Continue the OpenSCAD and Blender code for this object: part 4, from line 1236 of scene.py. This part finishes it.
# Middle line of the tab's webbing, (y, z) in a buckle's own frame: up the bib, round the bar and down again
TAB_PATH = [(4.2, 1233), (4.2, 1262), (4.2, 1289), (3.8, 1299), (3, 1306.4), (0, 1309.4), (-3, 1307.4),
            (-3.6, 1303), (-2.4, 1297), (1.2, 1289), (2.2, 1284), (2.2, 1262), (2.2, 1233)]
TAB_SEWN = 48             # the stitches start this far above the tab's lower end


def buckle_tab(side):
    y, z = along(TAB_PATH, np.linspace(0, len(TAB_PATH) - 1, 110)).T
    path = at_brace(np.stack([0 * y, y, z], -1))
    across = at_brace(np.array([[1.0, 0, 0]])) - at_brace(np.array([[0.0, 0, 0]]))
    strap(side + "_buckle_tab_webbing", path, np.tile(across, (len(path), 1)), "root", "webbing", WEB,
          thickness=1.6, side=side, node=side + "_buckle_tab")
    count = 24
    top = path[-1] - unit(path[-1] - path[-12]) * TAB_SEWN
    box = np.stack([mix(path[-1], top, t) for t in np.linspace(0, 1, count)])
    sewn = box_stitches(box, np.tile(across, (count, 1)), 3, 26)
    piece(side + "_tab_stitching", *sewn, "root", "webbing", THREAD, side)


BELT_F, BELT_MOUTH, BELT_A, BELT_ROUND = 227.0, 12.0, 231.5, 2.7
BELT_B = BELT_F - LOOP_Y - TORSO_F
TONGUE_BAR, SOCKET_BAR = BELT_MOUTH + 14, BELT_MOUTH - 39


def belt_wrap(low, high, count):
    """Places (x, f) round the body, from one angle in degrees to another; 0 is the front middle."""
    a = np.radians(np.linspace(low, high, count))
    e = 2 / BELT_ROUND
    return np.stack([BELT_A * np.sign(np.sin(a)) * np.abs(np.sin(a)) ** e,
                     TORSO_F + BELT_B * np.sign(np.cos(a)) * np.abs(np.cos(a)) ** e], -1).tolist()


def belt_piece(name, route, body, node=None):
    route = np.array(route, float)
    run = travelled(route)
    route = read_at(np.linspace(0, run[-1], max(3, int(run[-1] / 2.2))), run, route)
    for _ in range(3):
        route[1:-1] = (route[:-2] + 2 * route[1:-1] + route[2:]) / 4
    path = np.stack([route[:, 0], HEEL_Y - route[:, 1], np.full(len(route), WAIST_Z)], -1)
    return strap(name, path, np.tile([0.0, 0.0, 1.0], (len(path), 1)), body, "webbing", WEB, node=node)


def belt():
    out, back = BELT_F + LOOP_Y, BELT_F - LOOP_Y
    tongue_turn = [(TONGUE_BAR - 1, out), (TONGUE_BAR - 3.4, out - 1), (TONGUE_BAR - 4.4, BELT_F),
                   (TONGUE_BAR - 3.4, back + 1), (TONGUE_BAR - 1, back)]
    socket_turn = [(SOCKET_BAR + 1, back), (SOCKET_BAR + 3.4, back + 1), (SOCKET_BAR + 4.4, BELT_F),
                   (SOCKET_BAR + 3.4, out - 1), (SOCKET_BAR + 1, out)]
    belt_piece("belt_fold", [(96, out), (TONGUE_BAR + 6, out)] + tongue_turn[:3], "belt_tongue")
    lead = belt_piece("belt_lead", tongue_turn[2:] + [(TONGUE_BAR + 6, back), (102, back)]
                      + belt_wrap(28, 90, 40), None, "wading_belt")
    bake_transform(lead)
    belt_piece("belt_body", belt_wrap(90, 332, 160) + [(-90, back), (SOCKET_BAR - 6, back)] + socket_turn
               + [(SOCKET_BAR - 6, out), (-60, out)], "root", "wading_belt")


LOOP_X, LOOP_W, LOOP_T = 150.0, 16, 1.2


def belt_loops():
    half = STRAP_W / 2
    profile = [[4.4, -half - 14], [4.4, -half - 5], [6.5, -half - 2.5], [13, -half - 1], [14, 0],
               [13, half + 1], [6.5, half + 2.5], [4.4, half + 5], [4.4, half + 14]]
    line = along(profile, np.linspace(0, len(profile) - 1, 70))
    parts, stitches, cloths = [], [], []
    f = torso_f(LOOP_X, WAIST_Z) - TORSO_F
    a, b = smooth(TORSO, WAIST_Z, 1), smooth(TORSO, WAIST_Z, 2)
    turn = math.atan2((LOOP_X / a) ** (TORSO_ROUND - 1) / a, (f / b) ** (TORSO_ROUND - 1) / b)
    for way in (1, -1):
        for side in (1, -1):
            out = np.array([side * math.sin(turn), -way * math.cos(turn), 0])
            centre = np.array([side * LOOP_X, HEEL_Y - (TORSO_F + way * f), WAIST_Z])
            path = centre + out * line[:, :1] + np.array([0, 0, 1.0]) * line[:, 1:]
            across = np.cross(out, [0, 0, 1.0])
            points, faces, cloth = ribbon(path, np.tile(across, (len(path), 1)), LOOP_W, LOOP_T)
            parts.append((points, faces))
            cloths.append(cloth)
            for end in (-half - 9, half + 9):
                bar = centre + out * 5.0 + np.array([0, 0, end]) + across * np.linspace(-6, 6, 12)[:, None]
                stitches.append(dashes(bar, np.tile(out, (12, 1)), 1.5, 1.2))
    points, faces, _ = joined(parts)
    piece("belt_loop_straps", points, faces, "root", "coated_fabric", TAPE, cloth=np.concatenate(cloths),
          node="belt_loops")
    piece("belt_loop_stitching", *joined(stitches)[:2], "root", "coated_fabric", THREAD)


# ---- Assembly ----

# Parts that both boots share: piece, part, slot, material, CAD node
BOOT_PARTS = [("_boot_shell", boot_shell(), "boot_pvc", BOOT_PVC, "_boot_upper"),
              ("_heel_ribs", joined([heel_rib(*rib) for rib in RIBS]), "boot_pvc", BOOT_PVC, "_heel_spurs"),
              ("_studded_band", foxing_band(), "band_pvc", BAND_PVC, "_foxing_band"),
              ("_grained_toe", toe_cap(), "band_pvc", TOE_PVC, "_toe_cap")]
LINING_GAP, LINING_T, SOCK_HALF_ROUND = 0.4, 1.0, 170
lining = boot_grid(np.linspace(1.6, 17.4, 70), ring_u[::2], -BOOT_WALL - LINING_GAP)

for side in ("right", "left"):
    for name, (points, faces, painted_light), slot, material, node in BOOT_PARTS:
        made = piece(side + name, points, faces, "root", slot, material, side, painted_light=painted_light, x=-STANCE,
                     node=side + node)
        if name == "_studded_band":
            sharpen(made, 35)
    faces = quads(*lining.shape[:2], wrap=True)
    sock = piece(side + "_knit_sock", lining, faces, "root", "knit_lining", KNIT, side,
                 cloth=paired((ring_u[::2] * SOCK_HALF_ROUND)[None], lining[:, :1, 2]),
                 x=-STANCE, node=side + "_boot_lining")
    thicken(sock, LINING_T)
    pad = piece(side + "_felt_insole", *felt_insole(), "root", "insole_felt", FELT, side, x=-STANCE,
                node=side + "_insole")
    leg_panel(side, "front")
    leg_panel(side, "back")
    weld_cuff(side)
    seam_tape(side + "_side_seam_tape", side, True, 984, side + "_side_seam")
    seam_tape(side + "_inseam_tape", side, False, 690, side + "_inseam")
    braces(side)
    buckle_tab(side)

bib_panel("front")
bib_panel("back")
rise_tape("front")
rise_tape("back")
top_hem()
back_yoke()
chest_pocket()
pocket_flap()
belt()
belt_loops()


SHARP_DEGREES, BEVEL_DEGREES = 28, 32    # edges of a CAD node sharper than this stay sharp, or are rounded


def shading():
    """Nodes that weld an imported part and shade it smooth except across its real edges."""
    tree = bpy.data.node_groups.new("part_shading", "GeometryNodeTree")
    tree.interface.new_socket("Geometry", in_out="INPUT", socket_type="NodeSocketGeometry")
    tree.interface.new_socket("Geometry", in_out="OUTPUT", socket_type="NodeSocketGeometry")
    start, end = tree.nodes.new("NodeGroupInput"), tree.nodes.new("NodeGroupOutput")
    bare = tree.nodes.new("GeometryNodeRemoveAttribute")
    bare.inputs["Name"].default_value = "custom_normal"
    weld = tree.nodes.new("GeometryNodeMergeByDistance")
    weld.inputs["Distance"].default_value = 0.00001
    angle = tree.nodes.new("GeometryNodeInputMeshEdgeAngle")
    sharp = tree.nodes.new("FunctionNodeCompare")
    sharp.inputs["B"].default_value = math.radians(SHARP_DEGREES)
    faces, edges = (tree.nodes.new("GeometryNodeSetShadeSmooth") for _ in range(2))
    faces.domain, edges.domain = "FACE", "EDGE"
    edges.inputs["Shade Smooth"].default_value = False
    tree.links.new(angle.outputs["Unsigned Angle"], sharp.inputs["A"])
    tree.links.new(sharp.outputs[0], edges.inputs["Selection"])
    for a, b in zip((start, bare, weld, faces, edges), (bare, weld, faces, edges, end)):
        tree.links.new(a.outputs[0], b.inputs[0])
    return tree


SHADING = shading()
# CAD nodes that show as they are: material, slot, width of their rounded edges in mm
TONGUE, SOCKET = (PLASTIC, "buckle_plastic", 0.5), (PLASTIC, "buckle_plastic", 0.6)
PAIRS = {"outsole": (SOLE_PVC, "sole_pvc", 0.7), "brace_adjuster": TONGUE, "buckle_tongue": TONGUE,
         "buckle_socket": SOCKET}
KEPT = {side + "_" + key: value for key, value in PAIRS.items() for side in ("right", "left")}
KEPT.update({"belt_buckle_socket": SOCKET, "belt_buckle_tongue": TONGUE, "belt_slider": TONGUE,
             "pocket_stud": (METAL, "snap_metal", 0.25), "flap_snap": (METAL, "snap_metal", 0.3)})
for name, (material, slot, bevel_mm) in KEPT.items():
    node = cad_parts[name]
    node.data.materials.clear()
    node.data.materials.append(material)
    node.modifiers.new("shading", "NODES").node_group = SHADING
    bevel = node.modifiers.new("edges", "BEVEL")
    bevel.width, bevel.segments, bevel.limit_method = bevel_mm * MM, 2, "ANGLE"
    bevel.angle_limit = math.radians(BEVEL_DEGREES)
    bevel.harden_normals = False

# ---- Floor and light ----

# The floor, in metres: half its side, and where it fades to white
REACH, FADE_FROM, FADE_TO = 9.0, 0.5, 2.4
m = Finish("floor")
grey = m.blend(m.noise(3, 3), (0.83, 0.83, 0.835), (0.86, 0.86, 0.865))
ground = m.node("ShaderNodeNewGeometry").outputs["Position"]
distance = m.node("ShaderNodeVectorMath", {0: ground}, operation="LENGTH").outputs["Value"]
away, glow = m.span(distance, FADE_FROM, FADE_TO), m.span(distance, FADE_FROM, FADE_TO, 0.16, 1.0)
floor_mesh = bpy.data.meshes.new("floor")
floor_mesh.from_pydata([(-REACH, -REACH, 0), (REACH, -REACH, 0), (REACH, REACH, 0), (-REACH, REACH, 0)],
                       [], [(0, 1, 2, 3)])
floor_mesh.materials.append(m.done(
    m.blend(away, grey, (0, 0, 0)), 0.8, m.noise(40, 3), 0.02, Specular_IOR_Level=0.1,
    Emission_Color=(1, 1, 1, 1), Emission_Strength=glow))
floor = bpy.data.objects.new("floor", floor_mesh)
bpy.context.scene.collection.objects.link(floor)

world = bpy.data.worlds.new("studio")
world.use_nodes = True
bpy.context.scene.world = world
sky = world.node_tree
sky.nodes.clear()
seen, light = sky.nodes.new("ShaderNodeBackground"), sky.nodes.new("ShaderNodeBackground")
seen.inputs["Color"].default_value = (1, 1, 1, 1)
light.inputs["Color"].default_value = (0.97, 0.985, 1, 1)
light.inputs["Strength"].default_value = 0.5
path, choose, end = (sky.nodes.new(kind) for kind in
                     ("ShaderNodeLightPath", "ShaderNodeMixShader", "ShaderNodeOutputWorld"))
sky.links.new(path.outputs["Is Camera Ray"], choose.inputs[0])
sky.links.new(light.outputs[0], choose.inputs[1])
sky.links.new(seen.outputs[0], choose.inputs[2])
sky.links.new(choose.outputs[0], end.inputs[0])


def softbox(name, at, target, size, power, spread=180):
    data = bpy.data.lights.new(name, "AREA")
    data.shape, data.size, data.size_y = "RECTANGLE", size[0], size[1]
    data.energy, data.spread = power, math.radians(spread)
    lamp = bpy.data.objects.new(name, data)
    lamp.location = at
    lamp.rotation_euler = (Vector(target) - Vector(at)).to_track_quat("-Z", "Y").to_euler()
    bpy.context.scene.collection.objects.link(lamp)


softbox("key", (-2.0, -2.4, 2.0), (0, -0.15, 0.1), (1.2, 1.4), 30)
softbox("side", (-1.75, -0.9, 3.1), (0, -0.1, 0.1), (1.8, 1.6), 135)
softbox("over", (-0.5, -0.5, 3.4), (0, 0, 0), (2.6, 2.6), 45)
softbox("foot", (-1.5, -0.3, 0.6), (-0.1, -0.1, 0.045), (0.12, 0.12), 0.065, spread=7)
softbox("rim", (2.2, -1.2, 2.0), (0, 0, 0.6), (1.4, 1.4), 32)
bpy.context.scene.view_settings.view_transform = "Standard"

+++

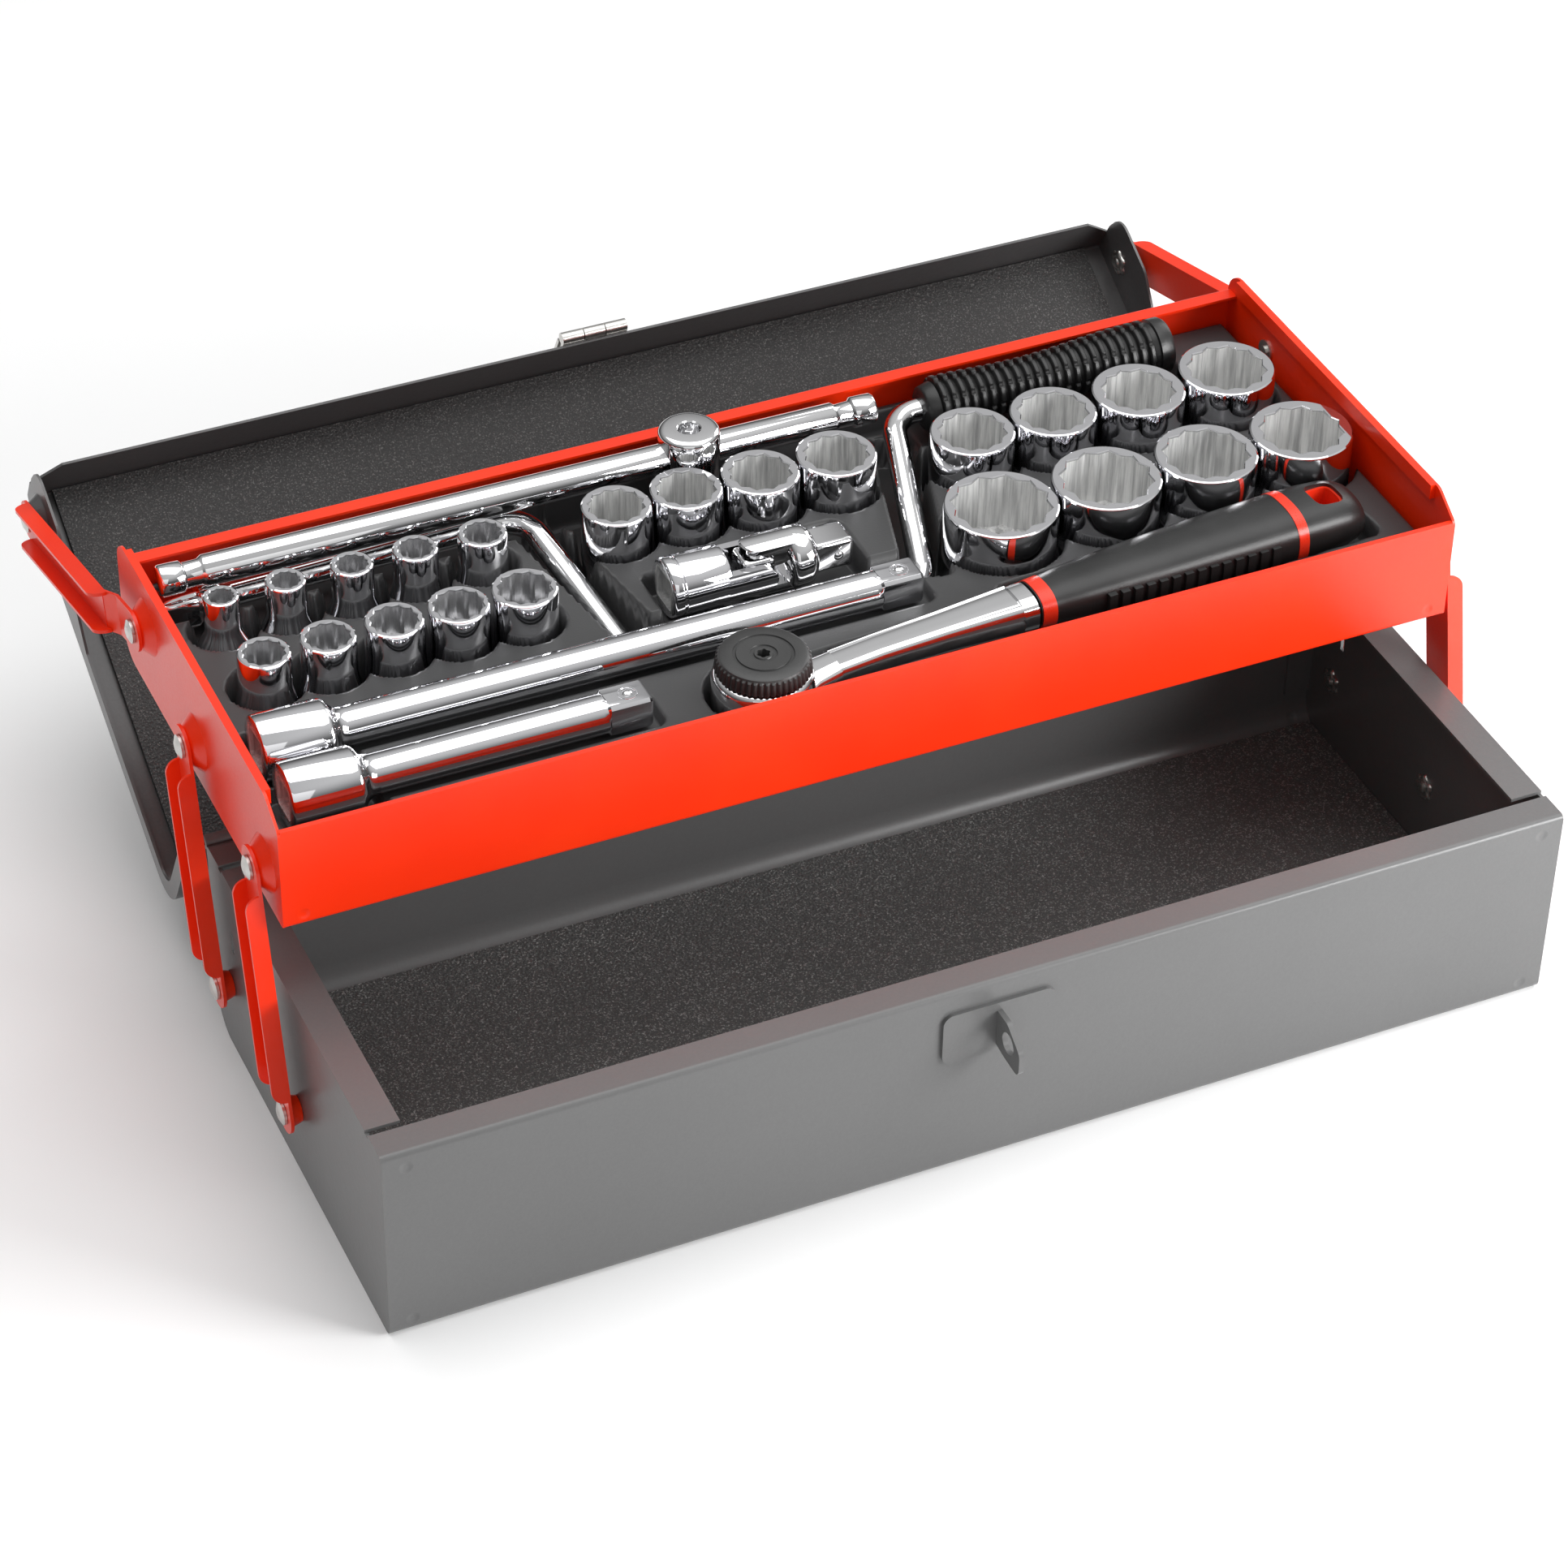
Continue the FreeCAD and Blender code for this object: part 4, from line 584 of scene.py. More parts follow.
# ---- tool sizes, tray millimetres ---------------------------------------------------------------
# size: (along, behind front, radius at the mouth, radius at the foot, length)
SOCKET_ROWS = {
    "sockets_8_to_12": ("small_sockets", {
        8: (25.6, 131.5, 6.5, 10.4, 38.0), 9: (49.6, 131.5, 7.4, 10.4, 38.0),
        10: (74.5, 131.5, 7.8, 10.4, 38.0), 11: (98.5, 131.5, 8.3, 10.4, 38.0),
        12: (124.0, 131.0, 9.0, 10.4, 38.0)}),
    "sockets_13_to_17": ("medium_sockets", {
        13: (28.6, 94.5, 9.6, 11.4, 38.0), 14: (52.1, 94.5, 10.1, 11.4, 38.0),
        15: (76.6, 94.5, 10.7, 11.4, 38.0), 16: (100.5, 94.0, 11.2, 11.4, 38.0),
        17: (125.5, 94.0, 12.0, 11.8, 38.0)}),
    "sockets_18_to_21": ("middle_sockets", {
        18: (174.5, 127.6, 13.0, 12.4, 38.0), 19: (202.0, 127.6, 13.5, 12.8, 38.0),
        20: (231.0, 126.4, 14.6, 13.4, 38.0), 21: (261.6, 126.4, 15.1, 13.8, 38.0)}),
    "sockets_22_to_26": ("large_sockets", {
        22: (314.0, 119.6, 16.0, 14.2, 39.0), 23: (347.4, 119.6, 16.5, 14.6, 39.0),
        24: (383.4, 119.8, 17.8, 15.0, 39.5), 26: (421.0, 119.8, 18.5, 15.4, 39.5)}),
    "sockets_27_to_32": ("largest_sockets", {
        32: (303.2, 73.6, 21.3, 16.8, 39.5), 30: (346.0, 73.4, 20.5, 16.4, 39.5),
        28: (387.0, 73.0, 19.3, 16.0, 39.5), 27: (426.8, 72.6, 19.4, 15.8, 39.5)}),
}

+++

- _Exercise directions_
Transcribe precisely the lines between the one that contains "bake_transform(lead)" and the one that contains "LOOP_X, LOOP_W, LOOP_T = 150.0, 16, 1.2", counting those two lines as part of the range.

- _Response to this exercise_
    bake_transform(lead)
    belt_piece("belt_body", belt_wrap(90, 332, 160) + [(-90, back), (SOCKET_BAR - 6, back)] + socket_turn
               + [(SOCKET_BAR - 6, out), (-60, out)], "root", "wading_belt")


LOOP_X, LOOP_W, LOOP_T = 150.0, 16, 1.2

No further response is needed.